Como o Brasil se coloca no contexto internacional? O Brasil gosta de pensar que não tem discriminação e gosta de se citar como exemplo de integração. É assim que a senhora vê a situação?
Matilde Ribeiro – É o seguinte: chegaram os europeus numa terra de índios, aí chegaram os africanos que não escolheram estar aqui, foram capturados e chegaram aqui como coisa. Os indígenas e os negros não eram os donos das armas, não eram os donos das leis, não eram os donos dos bens de consumo. A forma que eles encontraram para sobreviver não foi pelo conflito explícito. No Brasil, o racismo não se dá por lei, como foi na África do Sul. Isso nos levou a uma mistura. Aparentemente todos podem usufruir de tudo, mas na prática há lugares onde os negros não vão. Há um debate se aqui a questão é racial ou social. Eu diria que é as duas coisas.
E no Brasil tem racismo também de negro contra branco, como nos Estados Unidos?
Matilde Ribeiro – Eu acho natural que tenha. Mas não é na mesma dimensão que nos Estados Unidos. Não é racismo quando um negro se insurge contra um branco. Racismo é quando uma maioria econômica, política ou numérica coíbe ou veta direitos de outros.

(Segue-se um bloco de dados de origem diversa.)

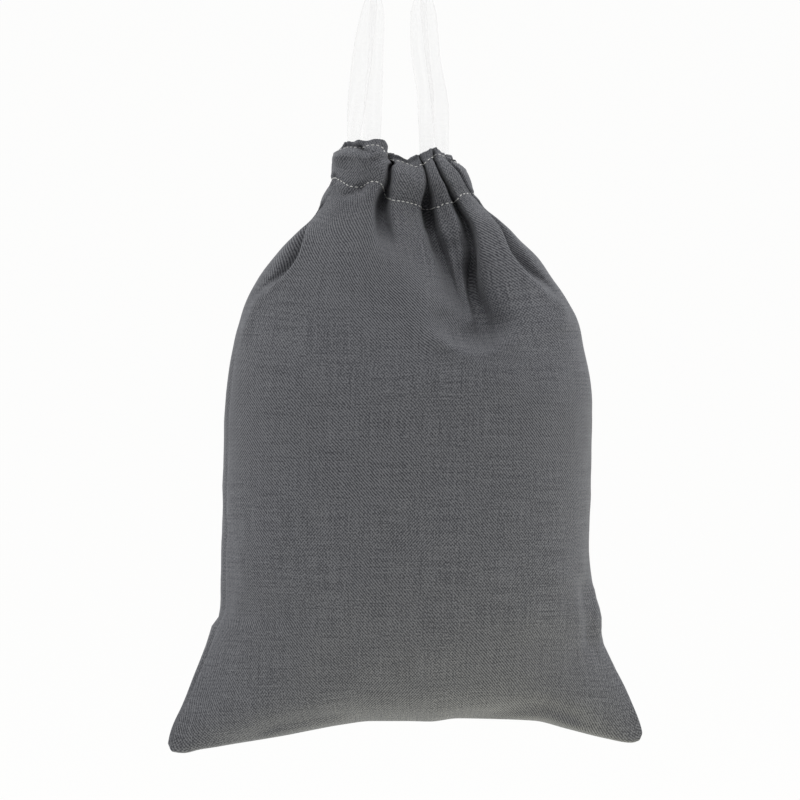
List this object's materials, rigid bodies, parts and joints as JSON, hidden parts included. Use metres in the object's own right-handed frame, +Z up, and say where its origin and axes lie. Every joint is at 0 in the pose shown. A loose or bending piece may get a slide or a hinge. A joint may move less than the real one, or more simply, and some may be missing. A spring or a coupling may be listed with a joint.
{
  "type": "linen drawstring bag",
  "caption": "Gathered cloth drawstring bag with a filled-out body, flat bottom corners, a pleated casing at the mouth and sheer ribbons knotted into loops to hang it by",
  "frame": {"origin": "midway between the two ribbon knots that the bag hangs from", "axes": "+Z up, the front of the bag faces -Y, X runs across its width"},
  "size_m": [0.2939, 0.1391, 0.4855],
  "materials": {
    "linen": "matt plain weave, dark slate grey",
    "organza": "sheer white ribbon with a soft sheen"
  },
  "bodies": {
    "root": {"bag_cloth": "linen", "ribbon_left": "organza", "ribbon_right": "organza"}
  },
  "joints": []
}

A reação de um negro de não querer conviver com um branco, ou não gostar de um branco, eu acho uma reação natural, embora eu não esteja incitando isso. Não acho que seja uma coisa boa. Mas é natural que aconteça, porque quem foi açoitado a vida inteira não tem obrigação de gostar de quem o açoitou.
Neste mês, a Grã-Bretanha comemora os 200 anos da proibição do comércio de escravos, coisa que no Brasil só aconteceu muito tempo depois. O Brasil ainda continua atrasado nesta área?
Matilde Ribeiro – Não, nós temos acompanhado os fóruns internacionais. O Brasil é um dos países mais progressistas neste aspecto de legislação e de ação efetiva. A legislação no Brasil é extremamente avançada. Não é pela via legal que o racismo acontece. O que falta é mudança de postura das pessoas. Não adianta só o governo fazer. Muito já foi feito, mas como você disse no início: alterou os índices? Ainda não, portanto temos muito a fazer.